One of the film’s most powerful themes is how trauma is passed down through generations. David and Benji are not survivors, nor did they directly experience the horrors their ancestors endured. And yet, the weight of history still shapes them, influencing their sense of identity in ways they don’t fully understand.



Eisenberg presents this theme without heavy-handed exposition. Instead, he lets it seep into the interactions between the characters, the landscapes they traverse, and the unspoken tensions that arise. The film doesn’t attempt to provide easy answers—rather, it forces the audience to sit with the discomfort of inherited pain and the question of what to do with it.



In a time when many films about historical trauma aim for sweeping, grandiose narratives, A Real Pain takes a different approach. It is deeply personal, focused not on history as an abstract concept, but on how it lingers in the lives of ordinary people. It doesn’t seek to educate with facts and figures, but rather to evoke the complex emotions that come with carrying the past into the present.
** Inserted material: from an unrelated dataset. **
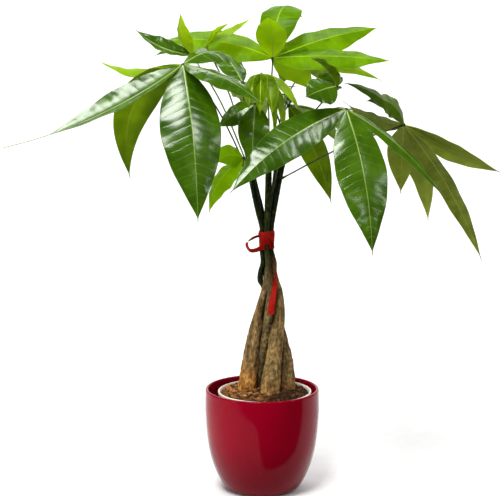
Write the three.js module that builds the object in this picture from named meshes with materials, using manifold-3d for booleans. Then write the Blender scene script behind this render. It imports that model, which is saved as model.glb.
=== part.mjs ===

More than just a film about grief or Jewish identity, A Real Pain is about the universal struggle to find meaning in loss. It reminds us that pain—real, unfiltered pain—is often messy, irrational, and deeply personal. And yet, through connection, through humor, and through confronting the past rather than running from it, we may find a way to live with it.



Eisenberg’s direction is understated yet deeply effective, allowing the film’s emotional weight to build organically rather than being forced upon the audience. The result is a film that feels both intimate and profound, striking a delicate balance between sorrow and humor—just as life itself often does.



A Real Pain is not just a film about remembering—it’s a film about feeling. And in a world that often struggles to confront its own history, that may be its most powerful achievement.